Task prompt
Below are some entries. Copy each line that holds the string "JSON".

Dataset excerpt
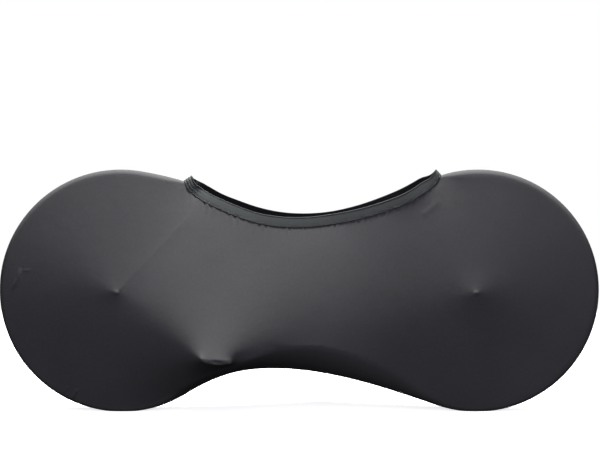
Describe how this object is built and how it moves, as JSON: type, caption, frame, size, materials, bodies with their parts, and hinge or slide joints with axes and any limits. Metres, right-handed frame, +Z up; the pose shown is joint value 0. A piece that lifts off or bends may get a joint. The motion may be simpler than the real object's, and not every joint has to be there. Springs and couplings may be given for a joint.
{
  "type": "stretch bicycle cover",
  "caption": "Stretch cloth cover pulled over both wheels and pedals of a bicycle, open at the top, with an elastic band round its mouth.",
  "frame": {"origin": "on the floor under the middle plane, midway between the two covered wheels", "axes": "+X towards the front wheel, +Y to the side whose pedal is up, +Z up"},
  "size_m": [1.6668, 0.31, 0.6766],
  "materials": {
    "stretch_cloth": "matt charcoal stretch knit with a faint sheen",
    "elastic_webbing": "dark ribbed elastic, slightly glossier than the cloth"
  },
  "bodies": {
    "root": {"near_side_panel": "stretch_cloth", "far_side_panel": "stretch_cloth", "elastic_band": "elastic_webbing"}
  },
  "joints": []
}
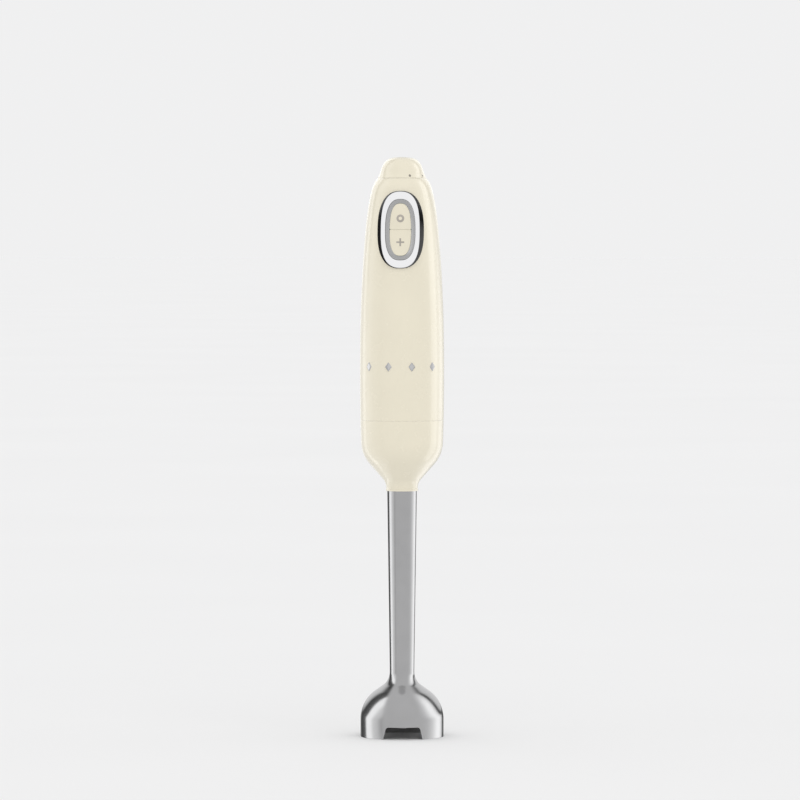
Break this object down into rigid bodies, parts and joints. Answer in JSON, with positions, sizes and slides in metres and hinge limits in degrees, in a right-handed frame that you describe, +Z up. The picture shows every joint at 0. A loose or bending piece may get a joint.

Response to this exercise
Describe how this object is built and how it moves, as JSON: type, caption, frame, size, materials, bodies with their parts, and hinge or slide joints with axes and any limits. Metres, right-handed frame, +Z up; the pose shown is joint value 0. A piece that lifts off or bends may get a joint. The motion may be simpler than the real object's, and not every joint has to be there. Springs and couplings may be given for a joint.
Break this object down into rigid bodies, parts and joints. Answer in JSON, with positions, sizes and slides in metres and hinge limits in degrees, in a right-handed frame that you describe, +Z up. The picture shows every joint at 0. A loose or bending piece may get a joint.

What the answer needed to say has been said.